A religião, e a realidade do passado, ensinam, pelo contrário, que as estruturas sociais, como o casamento e a família, a comunidade e as corporações profissionais, a união social na propriedade pessoal, são células essenciais que asseguram a liberdade do homem, e... com isto, seu papel na história. Elas são, pois, intangíveis e sua substância não pode ser submetida a revisão arbitrária" (205).

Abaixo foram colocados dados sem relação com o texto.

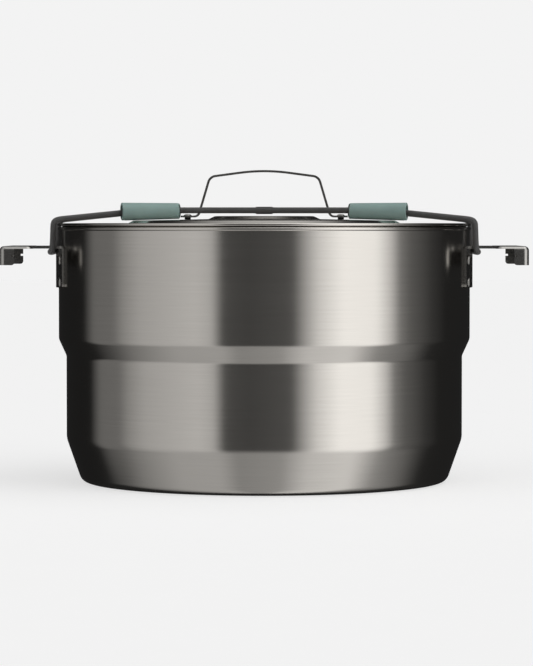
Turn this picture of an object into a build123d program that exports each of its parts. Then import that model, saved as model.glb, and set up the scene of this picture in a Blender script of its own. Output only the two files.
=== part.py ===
"""Camp cooking pot with a lift-off lid, two riveted side handles and an elastic lid strap.

Units are millimetres. +Z is up, +X runs through the side handles, and the origin is under
the middle of the base. Heights of the lid and the strap are given above the pot's rim.
"""

from build123d import *
import os
from math import asin, atan2, cos, degrees, hypot, pi, radians, sin, sqrt

os.makedirs("parts", exist_ok=True)

# ---- pot ----------------------------------------------------------------------------
pot_height = 137.0
wall = 1.0
upper_radius = 110.7        # outside, above the shoulder
lower_radius = 106.6        # outside, below the shoulder
shoulder_top = 77.0
shoulder_bottom = 68.0
taper_top = 23.6            # the foot narrows below this height
foot_radius = 98.5          # where the foot's slope would meet the base
foot_corner = 5.0
pressed_corner = 5.0        # rounding of the shoulder
taper_corner = 12.0
rim_bead = 1.05             # radius of the rolled rim's section

# ---- lid ----------------------------------------------------------------------------
lid_sheet = 0.6
lid_seat = 0.35             # lid sheet above the rim
lid_fit = 0.4               # locating channel inside the rim, each side
channel_depth = 3.5
channel_width = 3.6
hem = 0.8                   # radius of the lid's rolled edge
plateau_radius = 70.5
plateau_slope = 3.5         # radial width of the step up to the plateau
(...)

Sem propriedade privada não há segurança nem civilização

"Estas reflexões (relativas à tendência de regular as relações entre os homens unicamente na base do direito público) valem acima de tudo nas questões de direito privado relativas à propriedade. Este é o ponto central, o foco ao redor do qual, por força das coisas, gravitam os vossos trabalhos. O reconhecimento deste direito está seguro ou desmorona com o reconhecimento dos direitos e dos deveres imprescritíveis, inseparavelmente inerentes à personalidade livre, recebida de Deus. Somente quem recusa ao homem esta dignidade de pessoa livre pode admitir a possibilidade de substituir o direito de propriedade privada (e, consequentemente, a propriedade privada em si mesma) por não se sabe que sistema de seguros ou garantias legais de direito público. Oxalá não pudéssemos ver surgir o dia em que, neste ponto, uma fratura definitiva viesse a separar os povos! De difícil que já é, tornar-se-ia radicalmente impossível o trabalho de unificação do direito privado. Com o mesmo golpe, uma das vigas-mestras que sustentaram durante tantos séculos o edifício de nossa civilização e de nossa unidade ocidental cederia e, de modo análogo às dos tempos antigos, ficaria soterrada sob as ruínas acumuladas por sua queda" (206).


Notas:

(202) Cfr. Proposição 15.

(203) Pio XI, Encíclica "Casti Connubii", de 31 de dezembro de 1930 – "Editora Vozes Ltda.", Petrópolis, pág. 5.

(204) Leão XIII, Encíclica "Quod Apostolici Muneris", de 28 de dezembro de 1878 – "Editora Vozes Ltda.", Petrópolis, págs. 10-11.

(205) Pio XII, Radiomensagem de Natal de 1956 – "Discorsi e Radiomessaggi", vol. XVIII, pág. 734.

(206) Pio XII, Discurso de 20 de maio de 1948, no Instituto Internacional para a Unificação do Direito Privado – "Discorsi e Radiomessaggi", vol. X, pág. 92.